VC. Na prática e no dia a dia, o que faz para se localizar integralmente num mundo em que “o apocalipse parece próximo e nunca se consuma”?
DG. Na prática, não faço muita coisa e com frequência me envergonho disso. Mas tento manter uma disposição mental que me blinde contra o excesso de ansiedade e o cinismo, e também contra ideologias como o neopositivismo do Vale do Silício, que parece empenhado em abandonar o planeta Terra em frangalhos para habitar computadores e outros planetas, uma escatologia mais religiosa do que científica, uma vez que os milagres científicos presumidos dificilmente se realizarão. O futuro é aqui e se assemelha muito ao que vivemos hoje.

VC. O que pensa sobre redes e mídias sociais e como lida com esse tipo de comunicação no cotidiano?
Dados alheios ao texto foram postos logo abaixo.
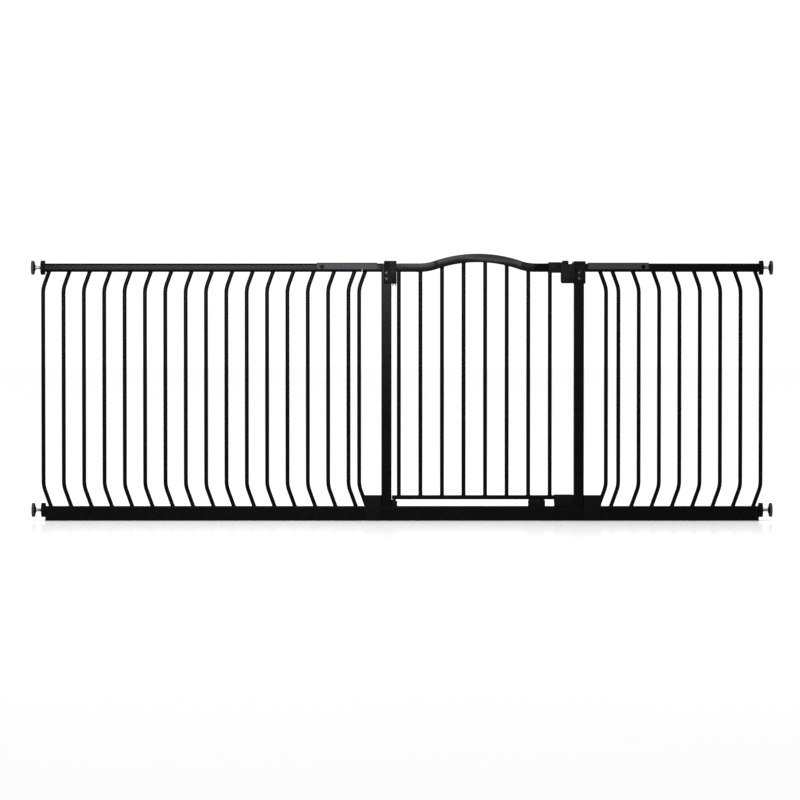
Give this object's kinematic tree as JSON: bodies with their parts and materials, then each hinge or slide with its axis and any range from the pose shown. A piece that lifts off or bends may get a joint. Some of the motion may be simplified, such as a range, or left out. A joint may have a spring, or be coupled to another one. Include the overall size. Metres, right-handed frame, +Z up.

DG. Saí do Facebook em 2012 e não tenho estômago para o tipo de debate que predomina nas redes sociais. Mas tenho perfil em algumas redes, gosto de publicar textos e fotos, manter contato com amigos e leitores, mergulhar pelo menos o pé nesse redemoinho. Sou saudoso da internet anterior às redes sociais, na qual a criatividade se estendia à própria forma dos sites e o ambiente não estava dominado pelas megacorporações e anunciantes. Mas esse saudosismo não me torna cego às linguagens novas que surgem em chats, vídeos, mensagens instantâneas. A internet é absurdamente estimulante, é quase um “ruído branco” de estímulos. Apenas não estou interessado em permitir que a internet abocanhe todo o meu tempo de atenção desperta nessa vida, e algumas escolhas precisam ser feitas. Ler um romance leva tempo e exige concentração. Pensar, também. E sentir certas coisas, também.

VC. Em que projetos trabalha atualmente?
DG. Tenho apenas algumas anotações para contos que não cheguei a desenvolver. Também retomei a parceria com o Rafael Coutinho e devemos trabalhar em um novo livro a quatro mãos. De resto, estou bem perdido, tentando ler coisas que me apontem uma direção.